My TV watching habits are, by most standards, kind of lame.


The world is ugly enough. I want my TV shows to help me escape, not give me more tragedy and violence. Did I watch House of Cards and Game of Thrones? Sure, but I won't revisit them the way I do Gilmore Girls, Friends, or Fraiser. They don't leave me with the warm and fuzzies, or the hope that there's better in humanity, and that isn't just because their final seasons were flops. Black Mirror? I don’t know her.


This means I’m either perpetually in a re-watch era, bingeing that pre-cell phone, pre-social media life in the 90s and early 2000s, or I’m watching a show for the first time that’s been off the air for years, long past when everyone else stopped talking about it. Like, really long past–I was about 18 years late to the Dawson’s Creek premier (RIP James Van Der Beek).


A show about Millennials, social media, and trust


Lately, I’ve been working my way through Younger, the TV Land/MTV show circa 2015 starring Sutton Foster as Liza Miller, a 40-year-old GenXer posing as a 27-year-old Millennial. Setting aside the glaring issues you can expect from any Darren Star show, I was more intrigued by the show's narrative around social media, and how central it is to the portrayal of the Millennial characters.


I’m on season 6, where Hilary Duff’s character Kelsey meets with prospective investors (all Boomer men in their 60s, naturally) to keep their struggling publishing house afloat. One of the investors says he doesn’t understand why the publishing house considers its social media presence as an asset, and Kelsey says (I’m paraphrasing):


“People expect access. Social media provides authenticity and transparency, and it builds trust.”


Actual footage of me watching Younger sing the praises of social media.

I need to know: Did Meta pay this show under the table for some positive PR? I know there's such a thing as product placement, but damn. Younger is like a giant, multi-year billboard for Instagram.


My take on this line of bull is that social media hasn’t been a source of authenticity or transparency since the 'Gram lost the plot and enabled video. I’m not sure it ever was.


You can’t be authentic on a platform that rewards the most manufactured, over-engineered, filter-infused content. You certainly don’t get transparency on platforms where people can buy bot accounts to inflate their follower count and popularity. You lose trust when so many accounts have learned to game the system by shilling the most outlandish takes or completely fabricated lifestyles because they can monetize off people's outrage, curiosity, and gullibility to the tune of millions.


What social media is really selling


This is unlikely to shock you, but social media sells illusions, including the illusion that we can trust what we see. It trades on a version of itself it hasn’t been in decades, when we knew the people we followed and saw content from—friends, family, and probably that girl you bonded with at a bar while waiting in line for the bathroom and drunkenly decided to friend.


Seriously, wish them well and let the randoms go.

It’s pretty easy to call your cousin out for pretending to own a fancy car you know they don’t have, but today there’s so much distance between you and the accounts the algorithms shove at you, you have no idea who’s legit and who’s full of it.
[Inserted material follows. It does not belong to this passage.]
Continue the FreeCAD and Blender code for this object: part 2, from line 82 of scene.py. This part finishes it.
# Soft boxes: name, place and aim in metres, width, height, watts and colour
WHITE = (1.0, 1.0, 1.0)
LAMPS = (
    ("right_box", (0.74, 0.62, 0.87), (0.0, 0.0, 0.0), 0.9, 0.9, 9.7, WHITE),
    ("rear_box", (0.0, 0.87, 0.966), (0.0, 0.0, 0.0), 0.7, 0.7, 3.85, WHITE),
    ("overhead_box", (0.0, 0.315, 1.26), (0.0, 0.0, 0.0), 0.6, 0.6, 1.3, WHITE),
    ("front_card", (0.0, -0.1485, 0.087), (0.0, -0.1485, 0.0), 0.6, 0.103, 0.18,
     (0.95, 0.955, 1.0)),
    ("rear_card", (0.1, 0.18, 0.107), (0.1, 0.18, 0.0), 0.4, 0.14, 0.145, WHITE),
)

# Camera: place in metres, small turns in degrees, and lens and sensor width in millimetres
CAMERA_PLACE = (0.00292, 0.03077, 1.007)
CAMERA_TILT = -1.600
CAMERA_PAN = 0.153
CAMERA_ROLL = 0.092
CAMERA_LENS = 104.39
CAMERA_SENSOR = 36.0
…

I think people still want to believe what they see on social media is real, but deep down they know it isn’t. The trust is gone, but we're so hooked into these platforms we can't look away.


This is why small businesses and solopreneurs struggle so much on social media now. Your brand, maybe even you as a person, are smack in the middle of all this mess, indistinguishable from the slop, the scammers, and the hucksters. Nobody knows what’s real anymore, nobody knows who to trust, and you and/or your business are suspicious by association.
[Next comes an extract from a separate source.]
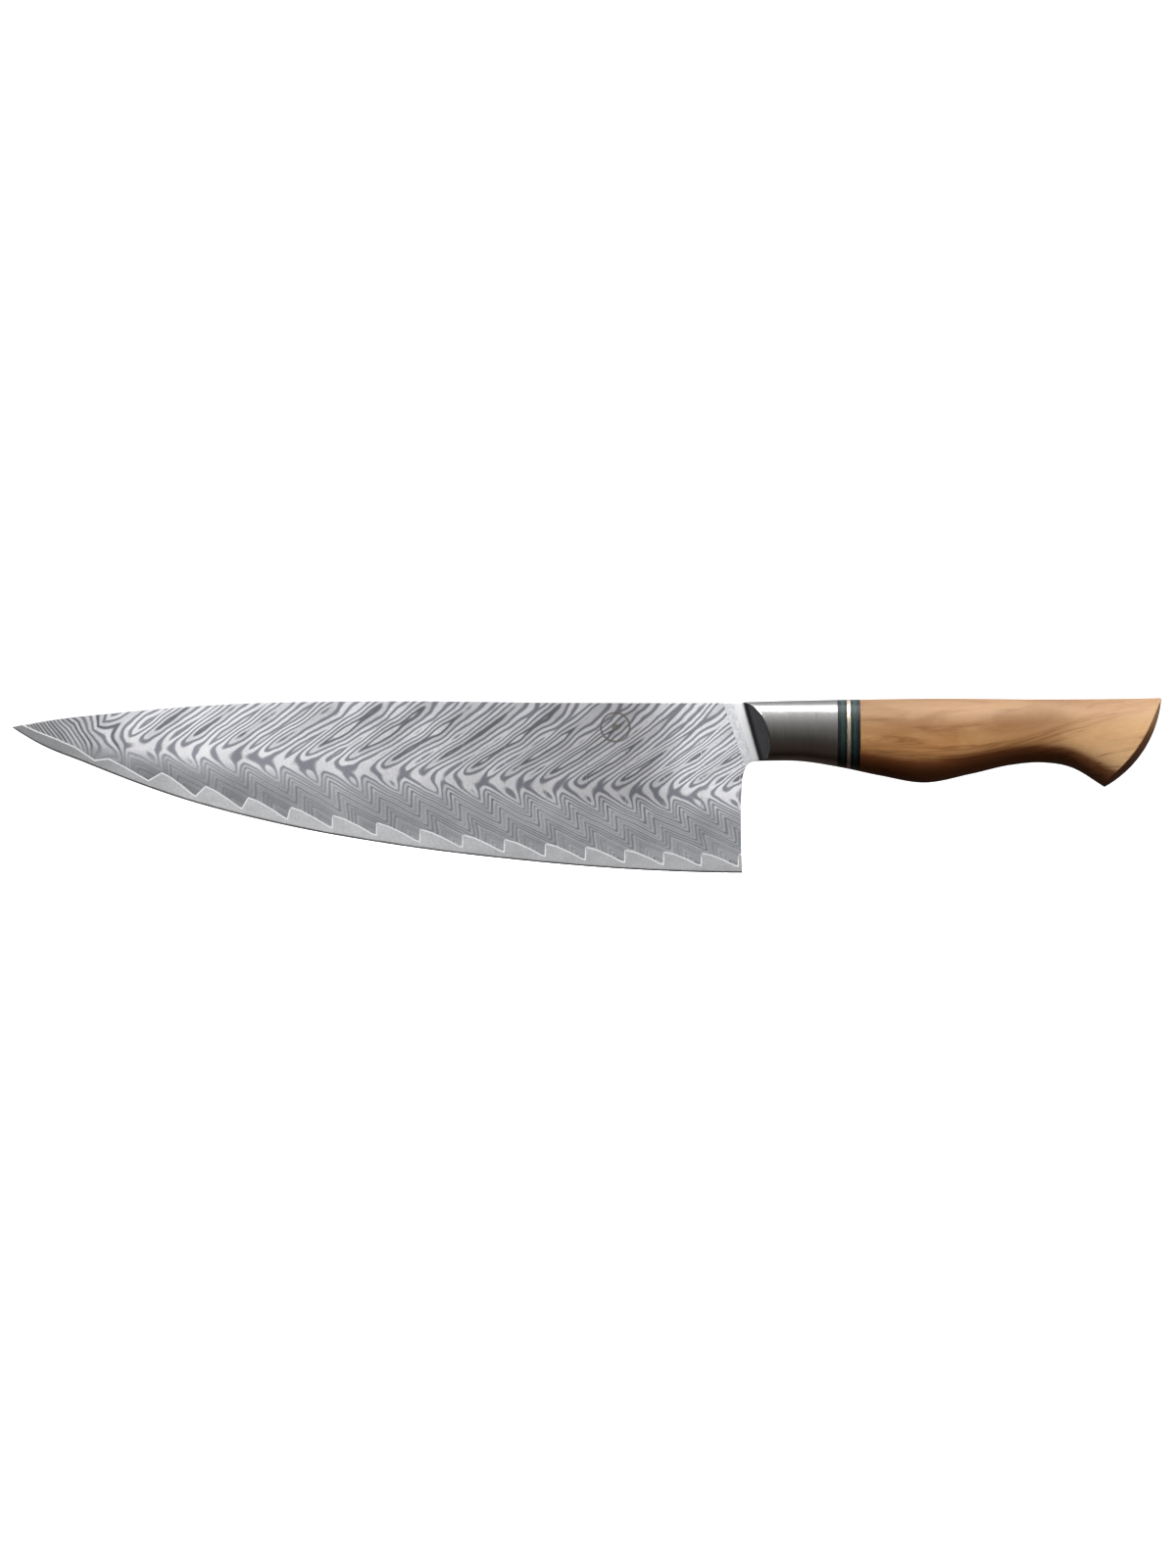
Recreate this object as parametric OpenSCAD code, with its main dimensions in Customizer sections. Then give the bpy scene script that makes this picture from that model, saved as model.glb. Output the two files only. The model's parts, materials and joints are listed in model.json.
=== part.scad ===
// Chef's knife: clad three-layer blade, welded bolster, spacer stack and hidden-tang handle.
// X runs from the tip (-X) to the butt (+X), Y across the thickness, Z from the edge up to the
// spine. The origin is under the middle of the overall length, level with the heel of the edge.
// A station s is a distance from the tip along X. A station g is a distance behind the heel.

/* [Blade] */
// Length of the blade from the tip to the heel
blade_l = 203.4; // [195:0.2:212]
// Height of the spine above the heel of the edge
heel_h = 47.6; // [45:0.2:50]
// Thickness of the spine at the bolster
spine_t = 2.3; // [2:0.1:2.8]
// Thickness that the flat faces taper to at the tip
tip_t = 1.0; // [0.9:0.05:1.2]
// Thickness just above the sharpened edge
edge_t = 0.5; // [0.45:0.01:0.55]
// Height of the sharpened edge
sharp_h = 0.45; // [0.35:0.05:0.6]

/* [Cladding] */
// Thickness of the hard core at the heel
core_t = 0.48; // [0.42:0.01:0.48]
// Number of full teeth in the cladding's lower border
tooth_count = 15; // [12:1:15]
// Length of the tooth nearest to the heel
tooth_l = 10.3; // [9.6:0.1:10.4]
// Height above the edge of the valleys between teeth
valley_h = 1.6; // [1.3:0.1:2]
// Height above the edge of the tops of the teeth
tooth_h = 5.1; // [4:0.1:5.6]

/* [Bolster] */
// Lean of the weld and of the bolster's front, from vertical
lean = 19.2; // [16:0.2:22]
// Width of the weld seam along X
weld_w = 2.7; // [2:0.1:3.5]
// Width at the spine of the thin foot between the weld and the scooped front
foot_w = 3.2; // [2.8:0.1:4]
// Lean of the scooped front, from vertical
scoop_lean = 15.4; // [13:0.2:18]
// Angle of the scooped front from square
scoop_angle = 34; // [28:1:38]
// Radius between the foot and the scooped front
scoop_r = 2.4; // [1.5:0.1:3]
// Length of the bolster behind the heel
bolster_l = 26.3; // [24:0.1:28]

/* [Spacers] */
// Thickness of each black spacer
black_t = 0.96; // [0.7:0.01:1.2]
// Thickness of the two thin black spacers beside the brass
thin_black_t = 0.72; // [0.5:0.01:1]
// Thickness of each green spacer
green_t = 0.96; // [0.7:0.01:1.2]
// Thickness of the brass spacer
brass_t = 0.96; // [0.7:0.01:1.2]

/* [Handle] */
// Length of bolster, spacers and handle together, behind the heel
grip_l = 116.6; // [110:0.2:122]
// Radius of the butt's curve in side view
butt_r = 31; // [28:1:38]
// Radius of the butt's dome across the handle
dome_r = 25; // [22:1:32]

/* [Tang] */
// Thickness of the tang
tang_t = 2.4; // [2:0.1:2.8]
// Height of the tang where it leaves the bolster
tang_h = 10; // [9:0.5:11]
// Height of the tang near its end
tang_end_h = 6; // [5:0.5:8]
// Length of the tang inside the handle's bore
tang_in_handle = 58; // [50:1:64]
// Length of the tang seated in the bolster
tang_seat = 7; // [5:0.5:9]
// Width of the bore
bore_w = 4.4; // [4:0.1:5]
// Height of the bore
bore_h = 12.4; // [12:0.2:13]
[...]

Taking the relationship offline

That’s the challenge of running a largely digital business in a time when people can’t easily trust what they can see with their own eyes. It’s why figuring out how your brand shows up in the real world, or in digital spaces away from social media, is critical.


People need to be able to experience you in-person. They need to meet people who've seen you in the real world, so people they know and trust can vouch for you. They need to know you’re a real human, a real company, something they could potentially experience in an analog way when it seems like there’s increasingly little we can reach out and touch.


In some way, Younger must’ve already felt this shift by the end of the series in 2021, since a core plot in the last season was the IRL ("in real life," for those who didn't experience AOL chatrooms in the 90s), social media-free speakeasy Liza and Kelsey launched to give writers a space to test new material. The message was pretty clear: being in community matters. The ability to meet people, to be vulnerable, to be seen without being offered up to the masses for judgment–that’s what we’re all craving.


It's why "analog islands" are gaining popularity. The brands that put time into building relationships in the physical world are the ones that’ll survive the trust cliff that's happening on socials.


And to my fellow Millennials, if you watched Younger and you’re still lowkey ready to rant about the way we were lampooned as a group by the worst tropes among us, let me know. I’m finally caught up enough to talk about it.